Nel terreno della lotta nazionale, l’Autore pone l’accento sull’importanza dell’unità. Un partito, il PRC in questo caso, per affrontare un percorso di unità con le altre forze anticapitaliste, deve però dotarsi di un’organizzazione strutturata e radicata, lontana anni luce dalle fantasmatiche prospettive del «partito leggero». In questo cammino, il tema delle alleanze, afferma l’Autore, è cruciale. La sua proposta è dunque di lavorare per trovare un accordo programmatico anche con le forze democratiche moderate. Si tratta di un obbligo che Valentini indica richiamando la necessità di un’azione politica sempre «adeguata al contesto» (p. 248). Non si tratta, afferma chiaramente l’Autore, della riproposizione di uno scenario già visto. La nuova via che Valentini propone è infatti legata ad una visione processuale in cui le tappe intermedie si fondono in un più ampio progetto di trasformazione economica, politica e sociale.

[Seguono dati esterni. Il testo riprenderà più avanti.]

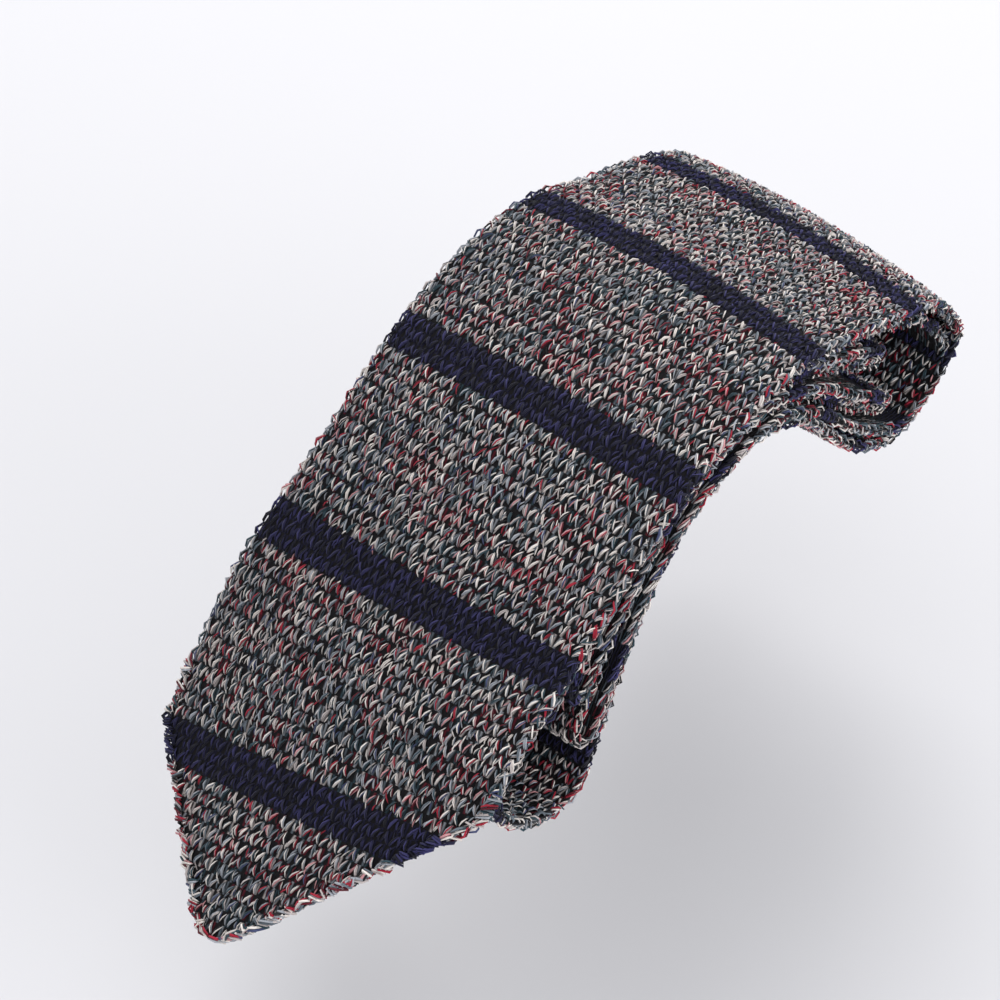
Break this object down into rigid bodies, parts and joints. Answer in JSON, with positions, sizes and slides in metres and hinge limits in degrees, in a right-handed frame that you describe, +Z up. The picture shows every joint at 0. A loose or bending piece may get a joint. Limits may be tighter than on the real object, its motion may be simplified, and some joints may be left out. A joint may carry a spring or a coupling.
{
  "type": "knit tie",
  "caption": "Pointed necktie of heathered knit with dark cross stripes, folded into a flat bundle and draped in an arch over a bar.",
  "frame": {"origin": "on the underside of the bundle at the top of its arch, where it sits on the bar", "axes": "+Z up, +Y from the hanging point towards the far loop, X across the tie"},
  "size_m": [0.068, 0.1826, 0.0743],
  "materials": {
    "heather_yarn": "coarse heathered knit",
    "navy_yarn": "coarse plain knit"
  },
  "bodies": {
    "root": {"knit_tie": "heather_yarn"}
  },
  "joints": []
}
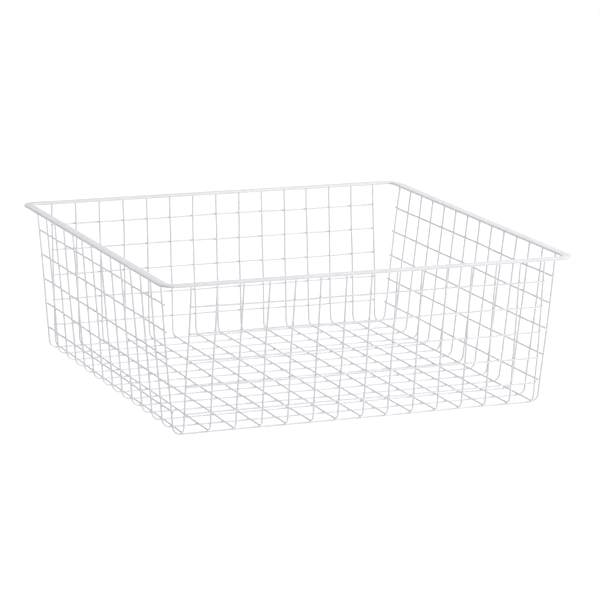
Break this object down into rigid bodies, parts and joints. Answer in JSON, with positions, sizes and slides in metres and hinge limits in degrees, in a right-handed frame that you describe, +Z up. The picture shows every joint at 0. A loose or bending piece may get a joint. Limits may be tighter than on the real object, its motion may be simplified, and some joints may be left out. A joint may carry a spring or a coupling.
{
  "type": "wire produce basket",
  "caption": "Open-topped welded wire basket with flared mesh walls and a flat rounded rim it can hang by on drawer runners; holds fruit, vegetables or household goods.",
  "frame": {"origin": "centre of the floor area under the basket, at the height of the surface it stands on", "axes": "+Z up out of the open top, +X along the long side of the rim, +Y from the front wall to the back wall"},
  "size_m": [0.557, 0.545, 0.1958],
  "materials": {
    "white_coating": "satin white epoxy powder coat over welded steel wire"
  },
  "bodies": {
    "root": {"rim": "white_coating", "front_back_wire_01": "white_coating", "front_back_wire_02": "white_coating", "front_back_wire_03": "white_coating", "front_back_wire_04": "white_coating", "front_back_wire_05": "white_coating", "front_back_wire_06": "white_coating", "front_back_wire_07": "white_coating", "front_back_wire_08": "white_coating", "front_back_wire_09": "white_coating", "front_back_wire_10": "white_coating", "front_back_wire_11": "white_coating", "front_back_wire_12": "white_coating", "front_back_wire_13": "white_coating", "front_back_wire_14": "white_coating", "front_back_wire_15": "white_coating", "side_side_wire_01": "white_coating", "side_side_wire_02": "white_coating", "side_side_wire_03": "white_coating", "side_side_wire_04": "white_coating", "side_side_wire_05": "white_coating", "side_side_wire_06": "white_coating", "side_side_wire_07": "white_coating", "side_side_wire_08": "white_coating", "side_side_wire_09": "white_coating", "side_side_wire_10": "white_coating", "side_side_wire_11": "white_coating", "side_side_wire_12": "white_coating", "side_side_wire_13": "white_coating", "side_side_wire_14": "white_coating", "front_wall_wire_1": "white_coating", "front_wall_wire_2": "white_coating", "front_wall_wire_3": "white_coating", "front_wall_wire_4": "white_coating", "front_wall_wire_5": "white_coating", "back_wall_wire_1": "white_coating", "back_wall_wire_2": "white_coating", "back_wall_wire_3": "white_coating", "back_wall_wire_4": "white_coating", "back_wall_wire_5": "white_coating", "left_wall_wire_1": "white_coating", "left_wall_wire_2": "white_coating", "left_wall_wire_3": "white_coating", "left_wall_wire_4": "white_coating", "left_wall_wire_5": "white_coating", "right_wall_wire_1": "white_coating", "right_wall_wire_2": "white_coating", "right_wall_wire_3": "white_coating", "right_wall_wire_4": "white_coating", "right_wall_wire_5": "white_coating"}
  },
  "joints": []
}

Per il socialismo è un volume pieno di stimoli. Essi potrebbero essere meglio messi a frutto, però, se uniti ad un’analisi del berlusconismo come sistema di potere in grado di creare un proprio blocco sociale piuttosto compatto ed omogeneo: è questo un tema cruciale che la sinistra deve indagare con occhio attento. Allo stesso modo, se l’Autore si riferisce spesso alle prospettive del socialismo del XXI secolo, raramente fa riferimento a quelle aree del mondo dove il socialismo del XXI secolo è oggi una realtà praticata. Mi riferisco in particolare all’America Latina dove le forze della sinistra sono riuscite a coniugare l’unità con la radicalità, la presa del potere con la trasformazione dei rapporti sociali, in un cammino ancora in corso ma di cui alcune tappe significative sono già state segnate. L’analisi di Valentini è, dunque, un po’ eurocentrica. Non si tratta, però, del rifiuto di un’opzione culturale e politica, quanto della testimonianza di quanto sia percepito come urgente il bisogno di indagare le ragioni della nostra crisi. Una crisi italiana ed europea che la sinistra deve affrontare liberandosi però dell’approccio eurocentrico, proprio in ragione delle belle pagine sull’internazionalismo che Valentini ha scritto.